3. Referring to section 53 of the ESI Act the appellant contends that whenever an “employment injury” is sustained by the insured person as an employee under the Act, he shall not be entitled to receive or recover any compensation or damages under any other law. Reliance is placed upon the judgment of the Supreme Court in National Insurance Company Limited vs. Hamida Khatoon & Ors., (2009) 13 SCC 361, which remanded the matter to the High Court, to reconsider the issue as to whether there was a bar under section 53 ESI Act for granting compensation under any statute. The relevant portion of the order reads as under:- “12. When considered in the background of statutory provisions, noted above, the payment or non-payment of contributions and action or non-action prior to or subsequent to the date of accident is really inconsequential. The deceased employee was clearly an "insured person", as defined in the Act. As the deceased employee has suffered an employment injury as defined under Section 2(8) of the Act and there is no dispute that he was in employment of the employer, by operation of Section 53 of the Act, proceedings under the Compensation Act were excluded statutorily. The High Court was not justified in holding otherwise.
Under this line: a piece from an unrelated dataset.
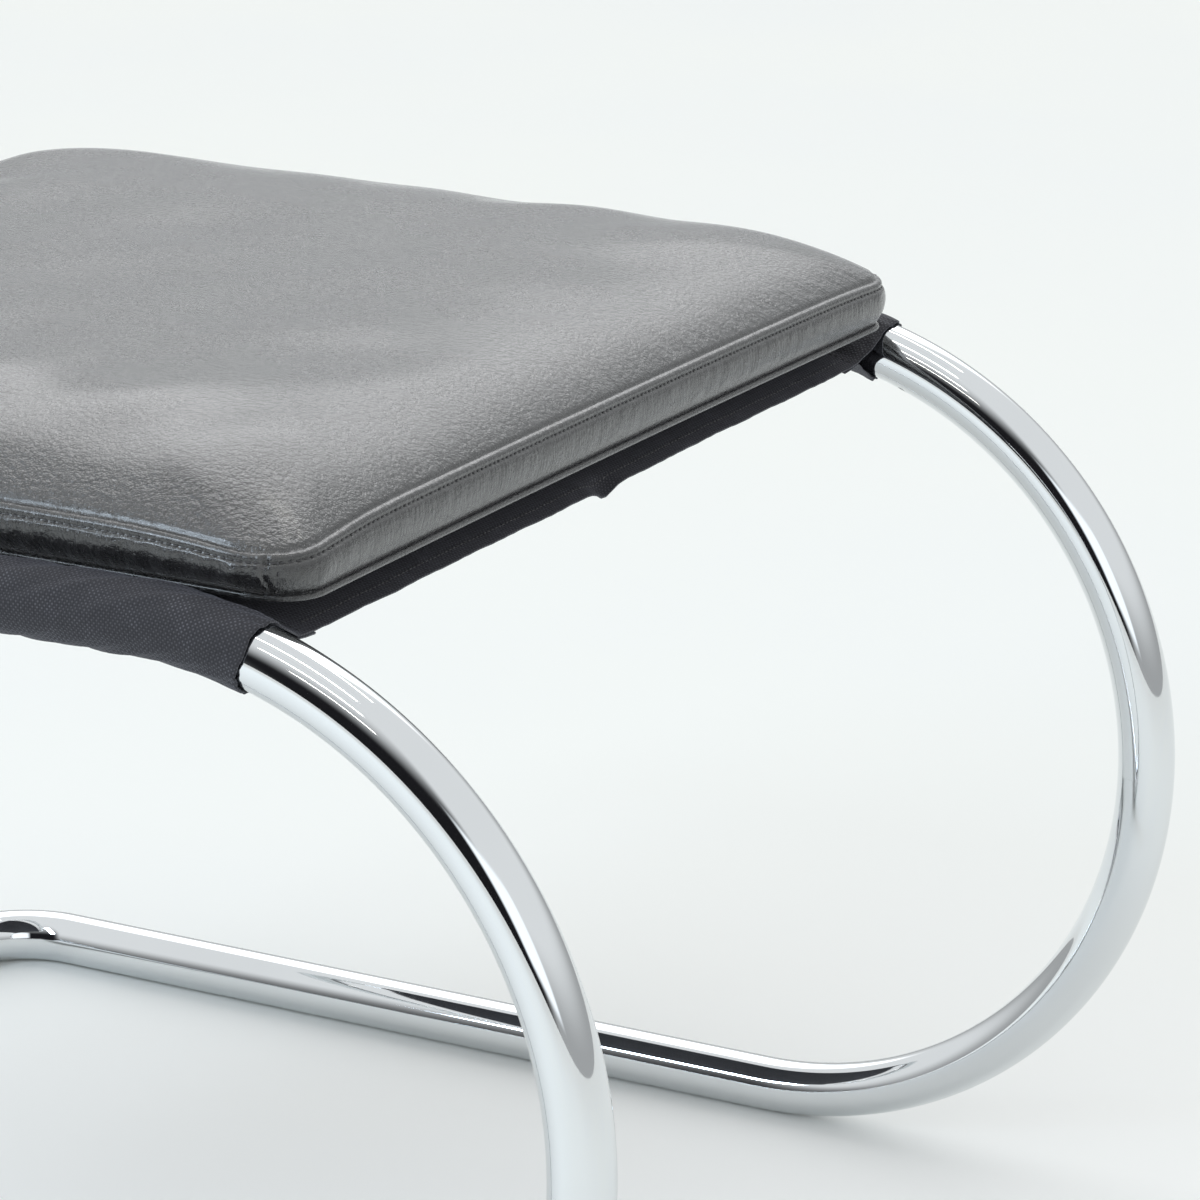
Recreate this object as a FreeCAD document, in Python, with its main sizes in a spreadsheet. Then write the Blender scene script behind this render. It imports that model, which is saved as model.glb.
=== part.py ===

We find that the Corporation has filed an affidavit indicating that the benefits under the Act shall be extended to the persons entitled under the Act. The benefits shall be worked out by the Corporation and shall be extended to the eligible persons."

4. The learned counsel for the appellant also relies upon the judgment of this Court in DTC & Ors. vs. Sarita Seth & Ors., FAO No. 149/1991, delivered on 27.04.2009, which held that there would be no such bar under section 110A of the Motor Vehicles Act, 1939 as well as under sections 53 and 61 ESI Act, to claim compensation. Evidently, the said judgment had examined section 2 and section 2(8) of the ESI Act, read with section 110A of the Motor Vehicles Act, 1939 (MV Act). The Court would note that section 110A of the MV Act has been excluded in the Motor Vehicles Act, 1988, and hence, to that extent, the said judgment is distinguishable.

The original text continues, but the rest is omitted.